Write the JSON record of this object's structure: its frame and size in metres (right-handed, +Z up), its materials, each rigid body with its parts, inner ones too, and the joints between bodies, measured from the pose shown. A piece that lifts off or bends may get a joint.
---
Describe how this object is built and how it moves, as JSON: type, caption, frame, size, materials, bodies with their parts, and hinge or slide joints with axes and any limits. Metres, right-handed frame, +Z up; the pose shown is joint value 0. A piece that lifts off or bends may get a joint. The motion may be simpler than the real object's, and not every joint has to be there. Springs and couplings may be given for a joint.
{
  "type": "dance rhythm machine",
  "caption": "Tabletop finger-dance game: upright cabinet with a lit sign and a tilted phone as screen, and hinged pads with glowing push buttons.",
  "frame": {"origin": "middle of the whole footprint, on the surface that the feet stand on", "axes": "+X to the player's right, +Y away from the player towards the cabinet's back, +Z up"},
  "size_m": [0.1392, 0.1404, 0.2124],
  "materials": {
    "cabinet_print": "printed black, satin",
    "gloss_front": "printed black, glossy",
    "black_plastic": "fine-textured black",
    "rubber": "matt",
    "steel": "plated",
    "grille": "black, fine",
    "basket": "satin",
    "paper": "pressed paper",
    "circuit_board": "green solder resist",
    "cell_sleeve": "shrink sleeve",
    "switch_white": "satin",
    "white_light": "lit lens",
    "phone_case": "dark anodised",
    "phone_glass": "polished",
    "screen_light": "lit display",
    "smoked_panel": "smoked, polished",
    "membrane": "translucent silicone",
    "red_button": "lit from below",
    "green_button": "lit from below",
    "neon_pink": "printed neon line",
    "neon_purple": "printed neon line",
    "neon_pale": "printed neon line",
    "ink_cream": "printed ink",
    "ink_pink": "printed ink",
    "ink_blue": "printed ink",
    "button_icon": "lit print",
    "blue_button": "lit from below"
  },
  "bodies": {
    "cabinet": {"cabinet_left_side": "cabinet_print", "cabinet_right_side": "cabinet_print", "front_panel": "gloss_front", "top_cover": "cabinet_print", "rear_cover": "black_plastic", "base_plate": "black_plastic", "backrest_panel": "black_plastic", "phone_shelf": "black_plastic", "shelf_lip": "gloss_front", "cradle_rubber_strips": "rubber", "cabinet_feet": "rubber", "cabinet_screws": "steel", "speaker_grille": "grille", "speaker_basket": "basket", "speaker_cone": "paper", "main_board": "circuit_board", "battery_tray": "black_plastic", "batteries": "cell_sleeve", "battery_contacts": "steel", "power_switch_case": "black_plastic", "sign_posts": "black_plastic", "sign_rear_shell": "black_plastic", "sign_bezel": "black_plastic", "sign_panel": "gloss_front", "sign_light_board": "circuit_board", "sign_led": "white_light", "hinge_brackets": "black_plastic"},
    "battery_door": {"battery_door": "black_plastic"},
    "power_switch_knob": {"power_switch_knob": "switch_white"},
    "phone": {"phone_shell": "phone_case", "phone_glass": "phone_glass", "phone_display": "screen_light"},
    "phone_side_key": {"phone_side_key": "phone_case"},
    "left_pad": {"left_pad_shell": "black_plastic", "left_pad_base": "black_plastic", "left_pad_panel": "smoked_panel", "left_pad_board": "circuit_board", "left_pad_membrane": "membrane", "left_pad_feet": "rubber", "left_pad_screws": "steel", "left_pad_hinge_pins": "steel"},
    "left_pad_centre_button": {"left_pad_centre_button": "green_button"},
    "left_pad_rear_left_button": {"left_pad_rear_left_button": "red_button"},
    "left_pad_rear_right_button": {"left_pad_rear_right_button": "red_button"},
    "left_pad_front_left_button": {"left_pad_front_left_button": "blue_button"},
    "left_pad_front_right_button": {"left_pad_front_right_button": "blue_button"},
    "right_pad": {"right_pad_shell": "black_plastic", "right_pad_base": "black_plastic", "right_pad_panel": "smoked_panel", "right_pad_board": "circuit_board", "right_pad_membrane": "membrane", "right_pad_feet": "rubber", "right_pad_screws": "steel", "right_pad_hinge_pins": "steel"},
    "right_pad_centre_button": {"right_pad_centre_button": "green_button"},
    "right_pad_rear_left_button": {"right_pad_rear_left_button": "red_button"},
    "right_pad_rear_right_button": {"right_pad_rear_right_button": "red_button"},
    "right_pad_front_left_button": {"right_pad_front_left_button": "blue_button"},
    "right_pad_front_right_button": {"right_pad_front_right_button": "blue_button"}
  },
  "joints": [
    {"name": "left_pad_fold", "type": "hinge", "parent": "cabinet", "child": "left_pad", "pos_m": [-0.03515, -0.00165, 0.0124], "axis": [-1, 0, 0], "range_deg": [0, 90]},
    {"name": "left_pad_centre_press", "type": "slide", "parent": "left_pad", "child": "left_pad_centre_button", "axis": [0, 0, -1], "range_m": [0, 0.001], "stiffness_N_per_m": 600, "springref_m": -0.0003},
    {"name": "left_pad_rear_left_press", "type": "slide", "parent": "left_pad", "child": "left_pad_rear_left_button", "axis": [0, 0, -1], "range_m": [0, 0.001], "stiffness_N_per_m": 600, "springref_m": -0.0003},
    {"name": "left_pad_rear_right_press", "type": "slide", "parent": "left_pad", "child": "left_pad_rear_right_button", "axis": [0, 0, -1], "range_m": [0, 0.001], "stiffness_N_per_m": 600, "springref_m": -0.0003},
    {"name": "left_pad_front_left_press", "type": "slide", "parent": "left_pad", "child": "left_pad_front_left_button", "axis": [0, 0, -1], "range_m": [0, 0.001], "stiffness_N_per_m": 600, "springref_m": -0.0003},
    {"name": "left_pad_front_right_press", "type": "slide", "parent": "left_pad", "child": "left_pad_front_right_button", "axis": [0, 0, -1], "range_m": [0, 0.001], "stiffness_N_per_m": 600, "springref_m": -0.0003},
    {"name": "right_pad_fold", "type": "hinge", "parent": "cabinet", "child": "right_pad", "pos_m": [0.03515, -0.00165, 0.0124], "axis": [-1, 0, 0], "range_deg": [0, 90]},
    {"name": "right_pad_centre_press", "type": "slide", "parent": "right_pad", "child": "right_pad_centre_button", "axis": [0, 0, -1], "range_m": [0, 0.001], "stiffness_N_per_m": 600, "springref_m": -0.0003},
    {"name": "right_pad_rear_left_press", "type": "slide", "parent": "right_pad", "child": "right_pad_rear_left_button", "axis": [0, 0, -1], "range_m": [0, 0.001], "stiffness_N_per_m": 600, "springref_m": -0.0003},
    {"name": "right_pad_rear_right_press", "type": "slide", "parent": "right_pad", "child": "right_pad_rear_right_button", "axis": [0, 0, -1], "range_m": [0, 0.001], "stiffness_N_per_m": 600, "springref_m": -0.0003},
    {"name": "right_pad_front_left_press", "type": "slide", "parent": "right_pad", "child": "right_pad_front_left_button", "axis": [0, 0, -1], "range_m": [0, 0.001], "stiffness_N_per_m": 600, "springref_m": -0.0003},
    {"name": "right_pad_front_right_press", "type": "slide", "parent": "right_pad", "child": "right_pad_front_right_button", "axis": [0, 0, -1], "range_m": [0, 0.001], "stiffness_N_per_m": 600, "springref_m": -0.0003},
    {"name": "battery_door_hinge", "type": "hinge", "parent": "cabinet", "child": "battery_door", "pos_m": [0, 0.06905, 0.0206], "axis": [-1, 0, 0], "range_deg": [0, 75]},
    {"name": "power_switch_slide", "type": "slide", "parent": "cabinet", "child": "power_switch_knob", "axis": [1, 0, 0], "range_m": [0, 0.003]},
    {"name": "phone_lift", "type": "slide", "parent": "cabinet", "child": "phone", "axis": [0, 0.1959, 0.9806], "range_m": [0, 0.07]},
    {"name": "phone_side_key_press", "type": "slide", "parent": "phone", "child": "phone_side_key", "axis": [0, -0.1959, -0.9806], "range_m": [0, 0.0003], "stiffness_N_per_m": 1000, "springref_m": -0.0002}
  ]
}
* * *
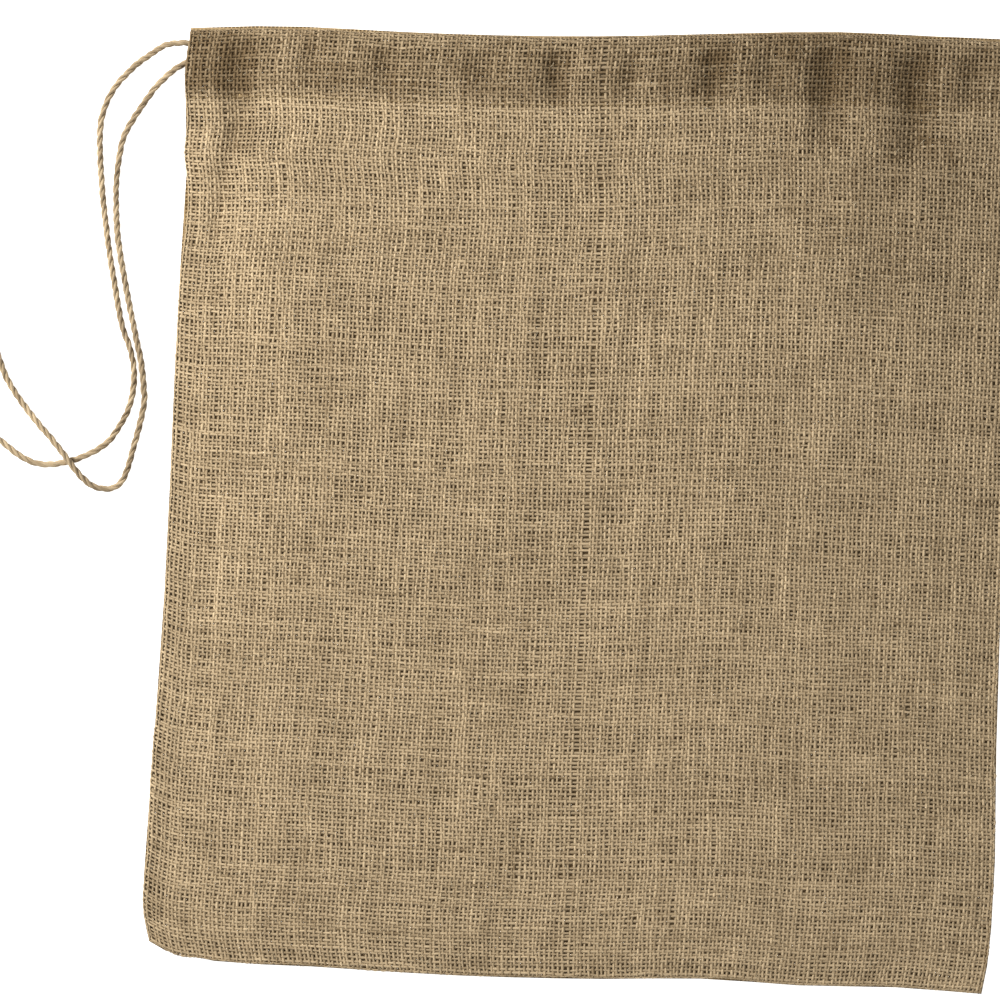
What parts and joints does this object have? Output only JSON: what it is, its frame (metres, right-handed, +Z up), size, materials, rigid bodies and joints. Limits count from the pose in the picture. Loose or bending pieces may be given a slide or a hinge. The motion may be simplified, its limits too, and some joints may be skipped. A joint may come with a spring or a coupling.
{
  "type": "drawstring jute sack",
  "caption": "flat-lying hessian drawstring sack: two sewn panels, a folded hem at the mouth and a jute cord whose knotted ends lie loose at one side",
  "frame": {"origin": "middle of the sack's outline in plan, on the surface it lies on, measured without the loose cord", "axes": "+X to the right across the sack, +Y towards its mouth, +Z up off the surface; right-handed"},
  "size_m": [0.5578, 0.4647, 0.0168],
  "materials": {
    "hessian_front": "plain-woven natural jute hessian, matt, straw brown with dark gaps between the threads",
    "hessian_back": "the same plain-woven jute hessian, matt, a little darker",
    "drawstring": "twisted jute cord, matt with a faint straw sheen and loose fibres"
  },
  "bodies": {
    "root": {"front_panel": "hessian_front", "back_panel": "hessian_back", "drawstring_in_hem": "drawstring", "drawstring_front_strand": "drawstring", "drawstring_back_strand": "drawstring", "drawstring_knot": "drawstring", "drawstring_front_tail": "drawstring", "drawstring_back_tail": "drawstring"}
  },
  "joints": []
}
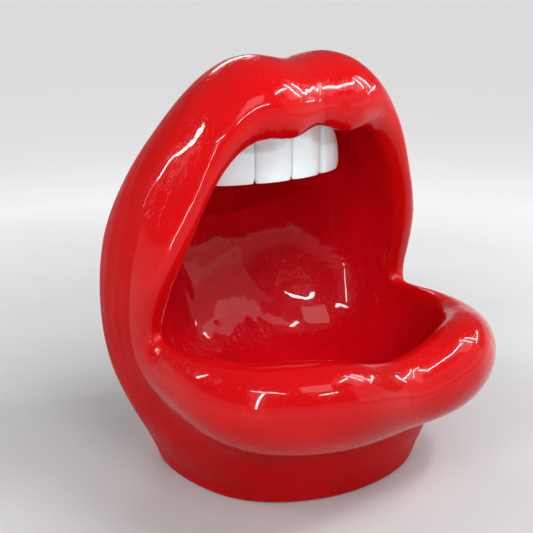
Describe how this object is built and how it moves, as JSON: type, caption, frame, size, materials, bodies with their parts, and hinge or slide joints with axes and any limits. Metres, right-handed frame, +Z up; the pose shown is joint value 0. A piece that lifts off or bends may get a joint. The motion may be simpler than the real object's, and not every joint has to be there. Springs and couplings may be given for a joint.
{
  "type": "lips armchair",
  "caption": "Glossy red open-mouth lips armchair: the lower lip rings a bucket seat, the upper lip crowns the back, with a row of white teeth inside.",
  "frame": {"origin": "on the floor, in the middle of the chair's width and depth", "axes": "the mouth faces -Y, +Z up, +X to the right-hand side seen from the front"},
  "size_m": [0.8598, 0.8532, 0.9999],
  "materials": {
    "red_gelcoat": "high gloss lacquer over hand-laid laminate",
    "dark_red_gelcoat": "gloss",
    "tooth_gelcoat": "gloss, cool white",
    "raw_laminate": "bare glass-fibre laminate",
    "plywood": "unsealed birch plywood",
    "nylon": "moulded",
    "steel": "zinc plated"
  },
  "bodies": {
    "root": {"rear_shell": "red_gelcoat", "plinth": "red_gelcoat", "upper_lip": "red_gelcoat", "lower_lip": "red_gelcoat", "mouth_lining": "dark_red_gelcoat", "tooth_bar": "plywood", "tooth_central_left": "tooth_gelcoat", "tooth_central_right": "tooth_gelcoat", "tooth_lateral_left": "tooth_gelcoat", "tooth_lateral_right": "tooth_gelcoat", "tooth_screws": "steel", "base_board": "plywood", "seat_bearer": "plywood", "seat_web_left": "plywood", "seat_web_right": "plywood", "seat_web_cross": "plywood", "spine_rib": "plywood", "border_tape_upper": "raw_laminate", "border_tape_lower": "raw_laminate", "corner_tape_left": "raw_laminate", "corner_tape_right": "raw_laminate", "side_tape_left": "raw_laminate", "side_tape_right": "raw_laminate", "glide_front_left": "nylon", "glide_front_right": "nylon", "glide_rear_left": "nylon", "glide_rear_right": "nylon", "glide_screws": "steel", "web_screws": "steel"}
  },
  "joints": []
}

- [Objective]: Work out how many lines of the listing above include the word "caption". Reply with nothing but the count.

- [Complete answer]: 5